Target genes responses to ventral mis-expression of Hb. A-F. Hb protein staining patterns are shown for embryos containing one (A), two (C), or four (E) copies of the sna-hb transgene. Quantitative analyses of the ROIs (yellow boxes for the endogenous Hb profile, and green boxes for ventral expression domains) are shown to the right of each embryo (B, D, F). G-O. RNA expression patterns of target genes eve (green) and kni (red) (G, n=4), eve (green) and nub (red) (J, n=5) and Kr (red) (M, n=9) were examined in embryos containing 1 (G and M) or 2 copies (J) of the sna-hb transgene. Quantitative data for the endogenous expression patterns were collected from the longitudinal ROIs (yellow boxes), and are represented by the plots in H, K and N. ROIs represented by the purple boxes in G, J and M were used to quantify relative sensitivities to Hb-mediated responses, and are represented in the graphs in I, L and O. The grey triangles above I, L, and O show the orientation of the ventral gradient(s) with respect to the graphs below.

Figure 4

Threshold-dependent positioning of eve 3 and eve 4. A. Hb concentration profiles are shown for a wild type embryo (red curve) a hb/+ embryo (blue curve), along with a predicted hb/+ profile generated by dividing the expression levels at every position of the wild type profile by two (green curve). The AP positions where levels of Hb correspond to 50% repression of eve 3 and eve 4 in wild type embryos are marked by red dashed lines. The predicted positions of these boundaries in hb/+ embryos are marked with blue dashed lines. Red and blue arrows mark the distance between the anterior boundaries of eve 3 and eve 4 in wild type and hb/+ embryos respectively. B, C. eve RNA patterns in wild type and hb/+ embryos. The predicted and tested positions of eve 3 and eve 4 in hb/+ embryos are compared in D (n=9 each). Error bars represent standard deviations. E. The distance between the anterior boundaries of eve 3 and eve 4 in wild type (red) embryos is significantly shorter than in hb/+ embryos (blue) (p<0.0001). F. Data from the ROIs (yellow boxes in B and D) are plotted for comparisons of the positioning of the stripes. Red and blue plots represent data from B and C respectively. The arrows represent the distance between the measured anterior boundaries of eve 3 and eve 4 in B and C respectively.

Figure 5

Hb functions with other gap proteins to repress the anterior boundaries of gt and Kr. Wild type (yw) and homozygous mutant embryos containing sna-hb, sna-Kr, sna-gt, or combinations of two transgenes (indicated on the upper right hand corner of each panel) were stained by in situ hybridization to detect various RNA expression patterns (indicated on the lower left hand corner of each panel).
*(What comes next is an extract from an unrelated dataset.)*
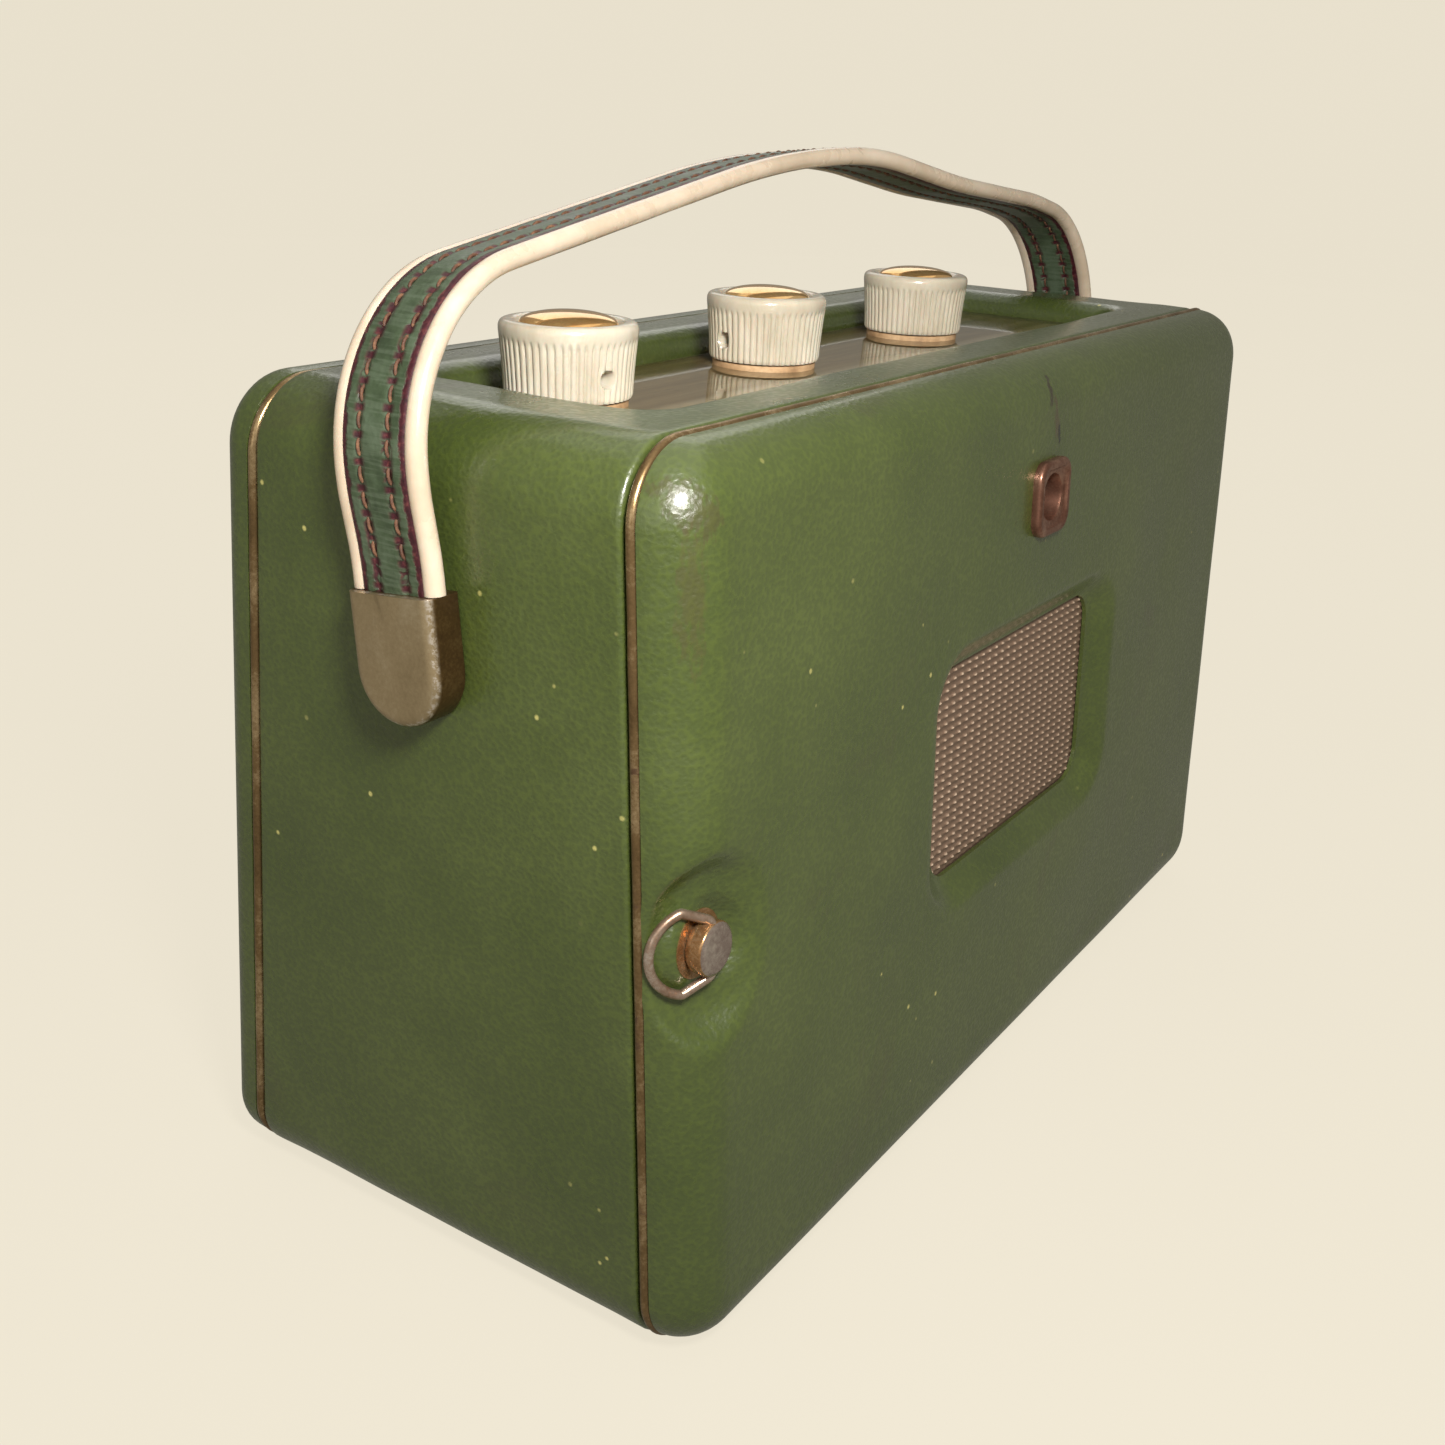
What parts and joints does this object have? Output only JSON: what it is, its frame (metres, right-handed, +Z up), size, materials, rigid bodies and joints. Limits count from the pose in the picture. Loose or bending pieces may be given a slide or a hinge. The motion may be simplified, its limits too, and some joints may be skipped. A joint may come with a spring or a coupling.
{
  "type": "portable transistor radio",
  "caption": "Leathercloth-covered portable radio with a tapered case, hinged back with vent, strap handle and top dial with fluted knobs.",
  "frame": {"origin": "centre of the flat base of the case, midway between its two side walls and between its two seams at the base", "axes": "+Z up, -Y towards the hinged back with the vent and catch, +Y towards the loudspeaker front, +X to the right of someone facing the back"},
  "size_m": [0.2968, 0.1262, 0.215],
  "materials": {
    "covered_plywood": "satin",
    "seam_brass": "satin",
    "antique_brass": "satin",
    "coppered_bezel": "satin",
    "gilt_dome": "polished",
    "ivory_plastic": "gloss",
    "tan_card": "matte",
    "clear_acrylic": "gloss",
    "dial_print": "satin",
    "grille_cloth": "matte",
    "vent_cloth": "matte",
    "bare_plywood": "matte",
    "fibre_board": "matte",
    "plated_steel": "satin",
    "screw_steel": "satin",
    "cone_paper": "matte",
    "magnet_alloy": "matte",
    "paper_laminate": "satin",
    "bright_aluminium": "satin",
    "core_iron": "matte",
    "black_lacquer": "gloss",
    "ferrite": "matte",
    "enamelled_wire": "satin",
    "moulded_black": "satin",
    "battery_jacket": "satin",
    "hinge_brass": "satin",
    "strap_leather": "satin",
    "cream_piping": "gloss"
  },
  "bodies": {
    "case": {"case_shell": "covered_plywood", "case_screws": "screw_steel", "front_bead": "seam_brass", "front_panel": "covered_plywood", "baffle_board": "bare_plywood", "speaker_grille": "grille_cloth", "speaker_basket": "plated_steel", "speaker_cone": "cone_paper", "speaker_magnet": "magnet_alloy", "dial_bezel": "seam_brass", "dial_window": "clear_acrylic", "dial_plate": "dial_print", "knob_washers": "tan_card", "chassis_plate": "plated_steel", "chassis_brackets": "plated_steel", "circuit_board": "paper_laminate", "if_transformer_cans": "bright_aluminium", "audio_transformers": "core_iron", "transistors": "black_lacquer", "electrolytic_capacitors": "bright_aluminium", "volume_control": "plated_steel", "wave_switch": "plated_steel", "tuning_capacitor_frame": "bright_aluminium", "ferrite_rod": "ferrite", "aerial_coils": "enamelled_wire", "aerial_rod_holders": "moulded_black", "aerial_socket": "moulded_black", "battery": "battery_jacket", "battery_connectors": "moulded_black", "battery_tray": "bright_aluminium", "hinge_case_leaves": "hinge_brass", "hinge_pins": "screw_steel", "catch_clip": "hinge_brass", "handle_pivot_studs": "plated_steel"},
    "door": {"door_panel": "covered_plywood", "door_bead": "seam_brass", "vent_mesh": "vent_cloth", "vent_mesh_frame": "fibre_board", "socket_bezel": "coppered_bezel", "hinge_door_leaves": "hinge_brass", "hinge_door_screws": "screw_steel", "catch_bush": "antique_brass", "catch_stud": "antique_brass"},
    "ring": {"catch_ring": "antique_brass"},
    "volume": {"volume_knob": "ivory_plastic", "volume_knob_dome": "gilt_dome", "volume_knob_grub_screw": "screw_steel", "volume_shaft": "screw_steel"},
    "tuning": {"tuning_knob": "ivory_plastic", "tuning_knob_dome": "gilt_dome", "tuning_knob_grub_screw": "screw_steel", "tuning_rotor": "bright_aluminium"},
    "wave": {"wave_knob": "ivory_plastic", "wave_knob_dome": "gilt_dome", "wave_knob_grub_screw": "screw_steel", "wave_shaft": "screw_steel"},
    "handle": {"handle_caps": "antique_brass", "handle_strap": "strap_leather", "handle_piping": "cream_piping"}
  },
  "joints": [
    {"name": "door_hinge", "type": "hinge", "parent": "case", "child": "door", "pos_m": [0.1406, -0.04758, 0.0869], "axis": [0, 0.0485, 0.9988], "range_deg": [0, 110]},
    {"name": "ring_lift", "type": "hinge", "parent": "door", "child": "ring", "pos_m": [-0.13, -0.0582, 0.08681], "axis": [0, 0.0485, 0.9988], "range_deg": [0, 100]},
    {"name": "volume_turn", "type": "hinge", "parent": "case", "child": "volume", "pos_m": [-0.094, 0.0035, 0.17], "axis": [0, 0, 1], "range_deg": [0, 300]},
    {"name": "tuning_turn", "type": "hinge", "parent": "case", "child": "tuning", "pos_m": [-0.024, 0.0035, 0.17], "axis": [0, 0, 1], "range_deg": [0, 180]},
    {"name": "wave_turn", "type": "hinge", "parent": "case", "child": "wave", "pos_m": [0.048, 0.0035, 0.17], "axis": [0, 0, 1], "range_deg": [0, 60]},
    {"name": "handle_swing", "type": "hinge", "parent": "case", "child": "handle", "pos_m": [0, -0.0021, 0.129], "axis": [1, 0, 0], "range_deg": [-25, 37]}
  ]
}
The sna expression boundary provides a landmark for identifying position along the dorsal-ventral axis, and was used to position and orient the ROIs (yellow boxes). Data collected from the ROIs is shown schematically in the graphs to the right of each embryo photograph. Embryos in Q and R were stained with Kr probe only in order to better visualize the posterior expansion of the Kr domain along the ventral surface caused by mis-expression of Hb. The grey triangles above B and L show the orientation of the ventral gradient(s) with respect to all graphs below.

Figure 6

A. A morphogenetic range for the Hb repression gradient. The Hb gradient profile shown (red) is derived from a wild type embryo at mid-cycle 14. The positions of four boundaries (blue vertical lines) lie within the morphogenetic range (light blue shading), while two other boundaries (green vertical lines) lie outside this region.